We define the equivalence relation \(\sim \) on \(\varvec{R}\times S^1\) by

$$ (r,\theta )\sim (-r,\theta +\pi ), $$

where \(S^1:=\varvec{R}/2\pi \mathbf Z\). We set \({\mathcal M}:=\varvec{R}\times S^1/\sim \), namely, \({\mathcal M}\) is the quotient space of \(\varvec{R}\times S^1\) by this equivalence relation. We also denote by

$$ \pi :\varvec{R}\times S^1\rightarrow {\mathcal M}$$

the canonical projection. Let \((\varvec{R}^2;u,v)\) be the (u, v)-plane. Then there exists a unique \(C^\infty \)-map \(\varPhi :{\mathcal M}\rightarrow \varvec{R}^2\) such that

$$ \varPhi \circ \pi (r,\theta ):=(r\cos \theta ,r\sin \theta ) \qquad ((r,\theta )\in \varvec{R}\times S^1). $$

This map \(\varPhi \) gives the usual blow up of \(\varvec{R}^2\) at the origin.

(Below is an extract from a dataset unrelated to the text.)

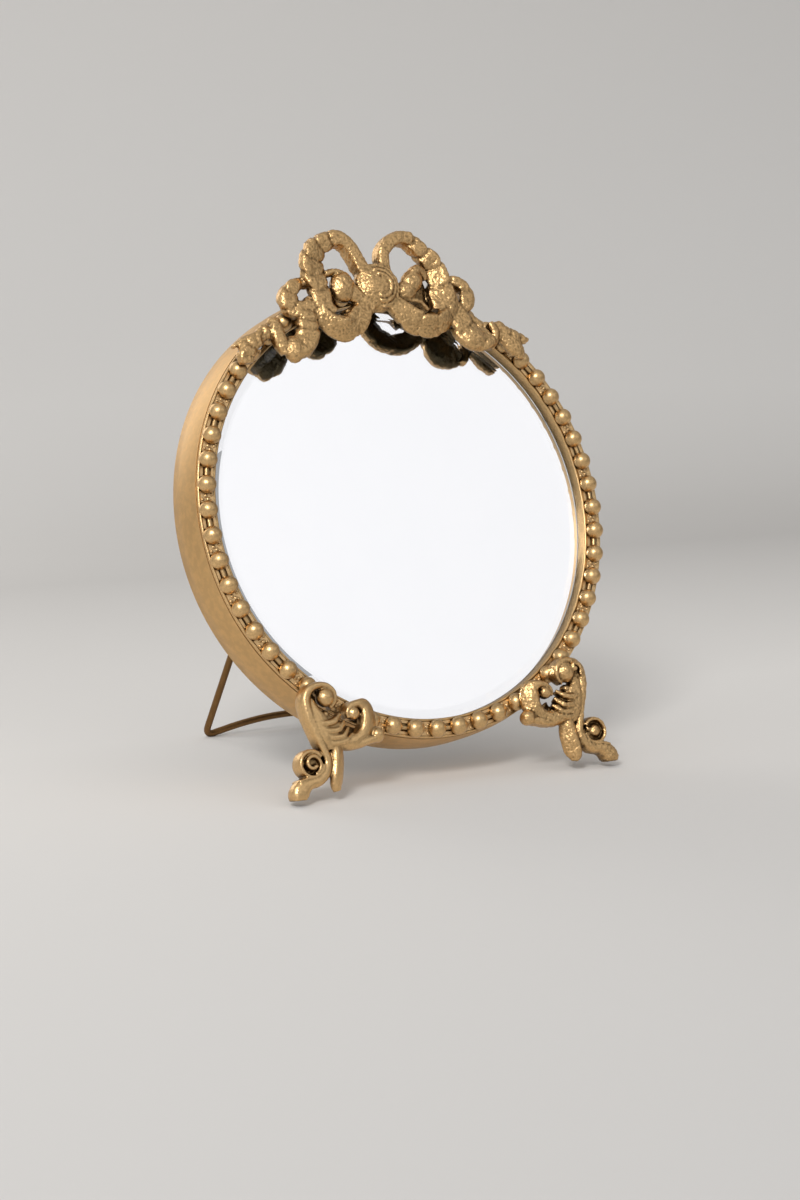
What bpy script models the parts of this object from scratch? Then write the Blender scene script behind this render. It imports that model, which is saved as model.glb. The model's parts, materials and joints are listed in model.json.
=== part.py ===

From now on, we show that the coordinate invariance of this blow up procedure: let \((\varvec{R}^2;U,V)\) be the (U, V)-plane, and consider a diffeomorphism \(f:(\varvec{R}^2;u,v)\rightarrow (\varvec{R}^2;U,V)\) such that \(f(0,0)=(0,0)\). Then we can write

$$ f\circ \varPhi \circ \pi (r,\theta ) =(U(r,\theta ),V(r,\theta )). $$

Since \(f(0,0)=(0,0)\), it holds that \(U(0,\theta )=V(0,\theta )=0\). Then the well-known division property of \(C^\infty \)-functions yields that there exist \(C^\infty \)-function germs \(\xi (r,\theta )\) and \(\eta (r,\theta )\) such that

$$ U(r,\theta )=r \xi (r,\theta ),\qquad V(r,\theta )=r \eta (r,\theta ). $$

Since f is a diffeomorphism, one can easily show that \(\xi (0,\theta )^2+\eta (0,\theta )^2\) is positive for all \(\theta \in S^1\), and the \(C^\infty \)-function

$$ R(r,\theta ):=r \sqrt{\xi (r,\theta )^2+\eta (r,\theta )^2} $$

is defined on \(\varOmega :=(f\circ \varPhi \circ \pi )^{-1}\bigl (\{(U,V)\,;\, U^2+V^2<\varepsilon ^2\}\bigr )\) for sufficiently small \(\varepsilon >0\). Moreover, there exists a unique \(C^\infty \)-function \(\varTheta :\varOmega \rightarrow S^1\) such that

$$ \cos \varTheta (r,\theta )=\frac{\xi (r,\theta )}{ \sqrt{\xi (r,\theta )^2+\eta (r,\theta )^2}}, \quad \sin \varTheta (r,\theta )=\frac{\eta (r,\theta )}{ \sqrt{\xi (r,\theta )^2+\eta (r,\theta )^2}}. $$

Then, the \(C^\infty \)-map \(F:\pi (\varOmega )\rightarrow \varPhi ^{-1} (\{(U,V)\,;\,U^2+V^2<\varepsilon ^2\})\) satisfying the property \( F\circ \pi (r,\theta )=\pi (R(r,\theta ),\varTheta (r,\theta ))\) is uniquely determined, and satisfies the relation \(F\circ \varPhi =\varPhi \circ f\). By our construction, such a map F depends only on f. Hence, by replacing f by \(f^{-1}\), we can conclude that F is a diffeomorphism for sufficiently small \(\varepsilon >0\).

Let p be a point on a 2-manifold \(\varSigma ^2\). The above construction of F implies that we can define the ‘blow up’ of the manifold \(\varSigma ^2\) at p.